[begin Material for this exercise]

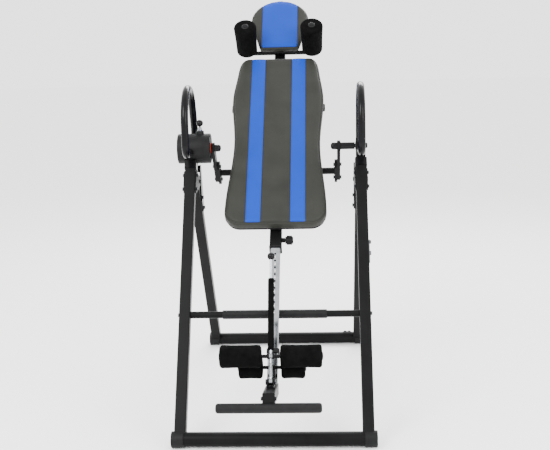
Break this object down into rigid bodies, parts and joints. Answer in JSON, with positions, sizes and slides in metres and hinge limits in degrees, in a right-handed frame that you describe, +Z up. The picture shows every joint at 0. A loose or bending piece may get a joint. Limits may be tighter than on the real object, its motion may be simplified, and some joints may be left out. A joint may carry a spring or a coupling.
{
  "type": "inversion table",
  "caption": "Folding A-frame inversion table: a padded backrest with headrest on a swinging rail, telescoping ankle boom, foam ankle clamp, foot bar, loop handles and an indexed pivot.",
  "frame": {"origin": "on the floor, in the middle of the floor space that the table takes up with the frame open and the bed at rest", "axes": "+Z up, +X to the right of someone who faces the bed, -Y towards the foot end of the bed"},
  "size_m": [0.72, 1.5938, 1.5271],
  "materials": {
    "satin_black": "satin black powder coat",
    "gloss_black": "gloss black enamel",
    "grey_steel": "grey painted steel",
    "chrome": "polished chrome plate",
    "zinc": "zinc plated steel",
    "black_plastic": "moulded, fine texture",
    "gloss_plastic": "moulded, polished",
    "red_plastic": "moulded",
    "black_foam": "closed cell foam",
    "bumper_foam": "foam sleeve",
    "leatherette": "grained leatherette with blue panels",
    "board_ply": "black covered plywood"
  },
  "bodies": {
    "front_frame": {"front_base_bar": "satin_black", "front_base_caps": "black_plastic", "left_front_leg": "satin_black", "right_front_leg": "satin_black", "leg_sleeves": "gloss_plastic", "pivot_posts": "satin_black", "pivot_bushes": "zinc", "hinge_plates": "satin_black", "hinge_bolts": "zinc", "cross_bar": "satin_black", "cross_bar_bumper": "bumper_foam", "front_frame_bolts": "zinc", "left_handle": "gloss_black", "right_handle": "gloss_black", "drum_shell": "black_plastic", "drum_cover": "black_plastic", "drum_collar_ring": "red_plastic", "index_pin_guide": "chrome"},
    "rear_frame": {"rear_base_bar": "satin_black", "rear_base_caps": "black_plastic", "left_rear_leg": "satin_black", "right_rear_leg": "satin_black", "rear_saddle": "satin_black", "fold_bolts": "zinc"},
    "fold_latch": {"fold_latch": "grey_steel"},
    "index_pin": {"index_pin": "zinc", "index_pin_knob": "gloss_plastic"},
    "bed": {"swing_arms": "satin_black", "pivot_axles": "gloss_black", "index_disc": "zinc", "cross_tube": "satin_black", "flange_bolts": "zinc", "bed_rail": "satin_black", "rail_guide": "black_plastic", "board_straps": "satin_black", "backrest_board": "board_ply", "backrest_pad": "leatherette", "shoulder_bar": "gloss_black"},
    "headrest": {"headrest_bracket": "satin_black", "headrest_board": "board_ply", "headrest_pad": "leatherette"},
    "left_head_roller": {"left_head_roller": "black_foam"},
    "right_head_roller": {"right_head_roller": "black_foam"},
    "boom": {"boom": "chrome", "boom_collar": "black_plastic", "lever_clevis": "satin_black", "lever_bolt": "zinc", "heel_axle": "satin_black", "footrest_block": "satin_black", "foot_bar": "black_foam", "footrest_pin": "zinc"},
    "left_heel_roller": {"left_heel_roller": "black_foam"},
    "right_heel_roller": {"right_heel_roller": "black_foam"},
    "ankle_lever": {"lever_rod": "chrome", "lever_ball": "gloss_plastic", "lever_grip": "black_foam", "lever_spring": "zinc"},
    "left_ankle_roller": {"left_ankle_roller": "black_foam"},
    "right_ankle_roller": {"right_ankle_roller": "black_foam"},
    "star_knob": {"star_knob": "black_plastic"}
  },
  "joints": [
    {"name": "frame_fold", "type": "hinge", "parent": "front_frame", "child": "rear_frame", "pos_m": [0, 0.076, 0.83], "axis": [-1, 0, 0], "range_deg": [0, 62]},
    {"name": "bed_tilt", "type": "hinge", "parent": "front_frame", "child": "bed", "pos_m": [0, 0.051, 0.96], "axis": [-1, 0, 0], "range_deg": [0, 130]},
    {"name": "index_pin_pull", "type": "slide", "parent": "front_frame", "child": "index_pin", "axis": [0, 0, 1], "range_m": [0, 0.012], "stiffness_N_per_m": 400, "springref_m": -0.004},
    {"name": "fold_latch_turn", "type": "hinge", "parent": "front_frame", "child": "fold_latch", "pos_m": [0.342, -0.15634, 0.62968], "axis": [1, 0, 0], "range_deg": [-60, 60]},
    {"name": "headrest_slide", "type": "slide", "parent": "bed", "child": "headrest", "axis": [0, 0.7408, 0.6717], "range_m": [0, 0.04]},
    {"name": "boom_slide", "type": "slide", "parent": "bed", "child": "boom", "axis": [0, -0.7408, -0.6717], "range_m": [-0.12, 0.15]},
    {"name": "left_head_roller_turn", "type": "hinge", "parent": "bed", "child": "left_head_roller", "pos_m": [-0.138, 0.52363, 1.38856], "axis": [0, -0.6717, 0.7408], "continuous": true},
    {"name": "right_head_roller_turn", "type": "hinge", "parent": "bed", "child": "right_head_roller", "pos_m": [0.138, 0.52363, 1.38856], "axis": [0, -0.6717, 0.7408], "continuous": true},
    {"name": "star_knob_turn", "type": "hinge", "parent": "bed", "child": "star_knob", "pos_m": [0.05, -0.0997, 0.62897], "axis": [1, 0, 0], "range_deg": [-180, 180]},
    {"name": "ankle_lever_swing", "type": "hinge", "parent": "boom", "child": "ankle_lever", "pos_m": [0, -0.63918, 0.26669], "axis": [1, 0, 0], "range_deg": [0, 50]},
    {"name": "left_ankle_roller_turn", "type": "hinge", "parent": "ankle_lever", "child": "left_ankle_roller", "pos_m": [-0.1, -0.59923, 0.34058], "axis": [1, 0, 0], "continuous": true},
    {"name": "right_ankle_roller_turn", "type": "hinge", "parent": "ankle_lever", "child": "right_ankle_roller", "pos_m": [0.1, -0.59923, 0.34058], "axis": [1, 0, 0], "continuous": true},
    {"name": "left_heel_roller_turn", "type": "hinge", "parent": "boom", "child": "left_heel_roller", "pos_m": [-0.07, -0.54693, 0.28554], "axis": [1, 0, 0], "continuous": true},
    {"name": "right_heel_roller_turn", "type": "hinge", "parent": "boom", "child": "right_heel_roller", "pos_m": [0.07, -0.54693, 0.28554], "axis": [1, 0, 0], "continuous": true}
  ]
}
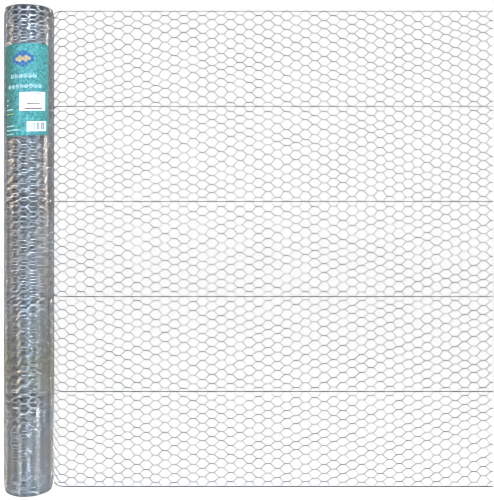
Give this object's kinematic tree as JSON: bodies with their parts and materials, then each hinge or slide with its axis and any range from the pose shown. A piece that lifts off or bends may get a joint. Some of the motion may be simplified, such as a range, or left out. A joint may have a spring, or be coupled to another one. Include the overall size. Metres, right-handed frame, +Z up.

[end Material for this exercise]

Task details> Reproduce every record above exactly as it appears.

Exercise response>
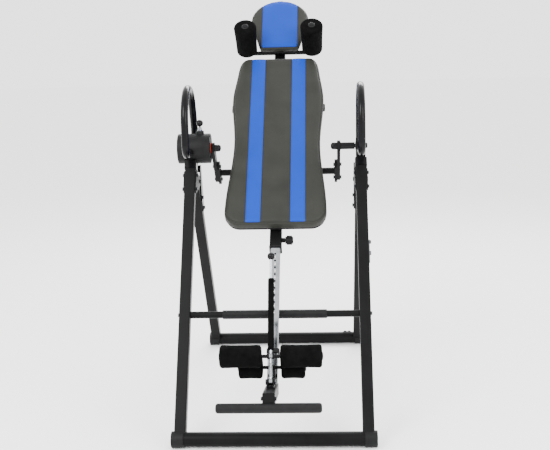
Break this object down into rigid bodies, parts and joints. Answer in JSON, with positions, sizes and slides in metres and hinge limits in degrees, in a right-handed frame that you describe, +Z up. The picture shows every joint at 0. A loose or bending piece may get a joint. Limits may be tighter than on the real object, its motion may be simplified, and some joints may be left out. A joint may carry a spring or a coupling.
{
  "type": "inversion table",
  "caption": "Folding A-frame inversion table: a padded backrest with headrest on a swinging rail, telescoping ankle boom, foam ankle clamp, foot bar, loop handles and an indexed pivot.",
  "frame": {"origin": "on the floor, in the middle of the floor space that the table takes up with the frame open and the bed at rest", "axes": "+Z up, +X to the right of someone who faces the bed, -Y towards the foot end of the bed"},
  "size_m": [0.72, 1.5938, 1.5271],
  "materials": {
    "satin_black": "satin black powder coat",
    "gloss_black": "gloss black enamel",
    "grey_steel": "grey painted steel",
    "chrome": "polished chrome plate",
    "zinc": "zinc plated steel",
    "black_plastic": "moulded, fine texture",
    "gloss_plastic": "moulded, polished",
    "red_plastic": "moulded",
    "black_foam": "closed cell foam",
    "bumper_foam": "foam sleeve",
    "leatherette": "grained leatherette with blue panels",
    "board_ply": "black covered plywood"
  },
  "bodies": {
    "front_frame": {"front_base_bar": "satin_black", "front_base_caps": "black_plastic", "left_front_leg": "satin_black", "right_front_leg": "satin_black", "leg_sleeves": "gloss_plastic", "pivot_posts": "satin_black", "pivot_bushes": "zinc", "hinge_plates": "satin_black", "hinge_bolts": "zinc", "cross_bar": "satin_black", "cross_bar_bumper": "bumper_foam", "front_frame_bolts": "zinc", "left_handle": "gloss_black", "right_handle": "gloss_black", "drum_shell": "black_plastic", "drum_cover": "black_plastic", "drum_collar_ring": "red_plastic", "index_pin_guide": "chrome"},
    "rear_frame": {"rear_base_bar": "satin_black", "rear_base_caps": "black_plastic", "left_rear_leg": "satin_black", "right_rear_leg": "satin_black", "rear_saddle": "satin_black", "fold_bolts": "zinc"},
    "fold_latch": {"fold_latch": "grey_steel"},
    "index_pin": {"index_pin": "zinc", "index_pin_knob": "gloss_plastic"},
    "bed": {"swing_arms": "satin_black", "pivot_axles": "gloss_black", "index_disc": "zinc", "cross_tube": "satin_black", "flange_bolts": "zinc", "bed_rail": "satin_black", "rail_guide": "black_plastic", "board_straps": "satin_black", "backrest_board": "board_ply", "backrest_pad": "leatherette", "shoulder_bar": "gloss_black"},
    "headrest": {"headrest_bracket": "satin_black", "headrest_board": "board_ply", "headrest_pad": "leatherette"},
    "left_head_roller": {"left_head_roller": "black_foam"},
    "right_head_roller": {"right_head_roller": "black_foam"},
    "boom": {"boom": "chrome", "boom_collar": "black_plastic", "lever_clevis": "satin_black", "lever_bolt": "zinc", "heel_axle": "satin_black", "footrest_block": "satin_black", "foot_bar": "black_foam", "footrest_pin": "zinc"},
    "left_heel_roller": {"left_heel_roller": "black_foam"},
    "right_heel_roller": {"right_heel_roller": "black_foam"},
    "ankle_lever": {"lever_rod": "chrome", "lever_ball": "gloss_plastic", "lever_grip": "black_foam", "lever_spring": "zinc"},
    "left_ankle_roller": {"left_ankle_roller": "black_foam"},
    "right_ankle_roller": {"right_ankle_roller": "black_foam"},
    "star_knob": {"star_knob": "black_plastic"}
  },
  "joints": [
    {"name": "frame_fold", "type": "hinge", "parent": "front_frame", "child": "rear_frame", "pos_m": [0, 0.076, 0.83], "axis": [-1, 0, 0], "range_deg": [0, 62]},
    {"name": "bed_tilt", "type": "hinge", "parent": "front_frame", "child": "bed", "pos_m": [0, 0.051, 0.96], "axis": [-1, 0, 0], "range_deg": [0, 130]},
    {"name": "index_pin_pull", "type": "slide", "parent": "front_frame", "child": "index_pin", "axis": [0, 0, 1], "range_m": [0, 0.012], "stiffness_N_per_m": 400, "springref_m": -0.004},
    {"name": "fold_latch_turn", "type": "hinge", "parent": "front_frame", "child": "fold_latch", "pos_m": [0.342, -0.15634, 0.62968], "axis": [1, 0, 0], "range_deg": [-60, 60]},
    {"name": "headrest_slide", "type": "slide", "parent": "bed", "child": "headrest", "axis": [0, 0.7408, 0.6717], "range_m": [0, 0.04]},
    {"name": "boom_slide", "type": "slide", "parent": "bed", "child": "boom", "axis": [0, -0.7408, -0.6717], "range_m": [-0.12, 0.15]},
    {"name": "left_head_roller_turn", "type": "hinge", "parent": "bed", "child": "left_head_roller", "pos_m": [-0.138, 0.52363, 1.38856], "axis": [0, -0.6717, 0.7408], "continuous": true},
    {"name": "right_head_roller_turn", "type": "hinge", "parent": "bed", "child": "right_head_roller", "pos_m": [0.138, 0.52363, 1.38856], "axis": [0, -0.6717, 0.7408], "continuous": true},
    {"name": "star_knob_turn", "type": "hinge", "parent": "bed", "child": "star_knob", "pos_m": [0.05, -0.0997, 0.62897], "axis": [1, 0, 0], "range_deg": [-180, 180]},
    {"name": "ankle_lever_swing", "type": "hinge", "parent": "boom", "child": "ankle_lever", "pos_m": [0, -0.63918, 0.26669], "axis": [1, 0, 0], "range_deg": [0, 50]},
    {"name": "left_ankle_roller_turn", "type": "hinge", "parent": "ankle_lever", "child": "left_ankle_roller", "pos_m": [-0.1, -0.59923, 0.34058], "axis": [1, 0, 0], "continuous": true},
    {"name": "right_ankle_roller_turn", "type": "hinge", "parent": "ankle_lever", "child": "right_ankle_roller", "pos_m": [0.1, -0.59923, 0.34058], "axis": [1, 0, 0], "continuous": true},
    {"name": "left_heel_roller_turn", "type": "hinge", "parent": "boom", "child": "left_heel_roller", "pos_m": [-0.07, -0.54693, 0.28554], "axis": [1, 0, 0], "continuous": true},
    {"name": "right_heel_roller_turn", "type": "hinge", "parent": "boom", "child": "right_heel_roller", "pos_m": [0.07, -0.54693, 0.28554], "axis": [1, 0, 0], "continuous": true}
  ]
}
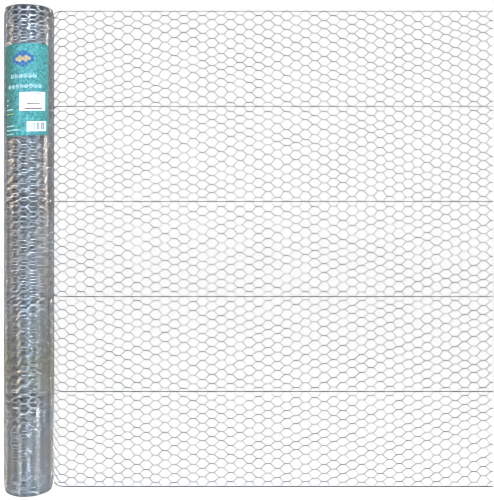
Give this object's kinematic tree as JSON: bodies with their parts and materials, then each hinge or slide with its axis and any range from the pose shown. A piece that lifts off or bends may get a joint. Some of the motion may be simplified, such as a range, or left out. A joint may have a spring, or be coupled to another one. Include the overall size. Metres, right-handed frame, +Z up.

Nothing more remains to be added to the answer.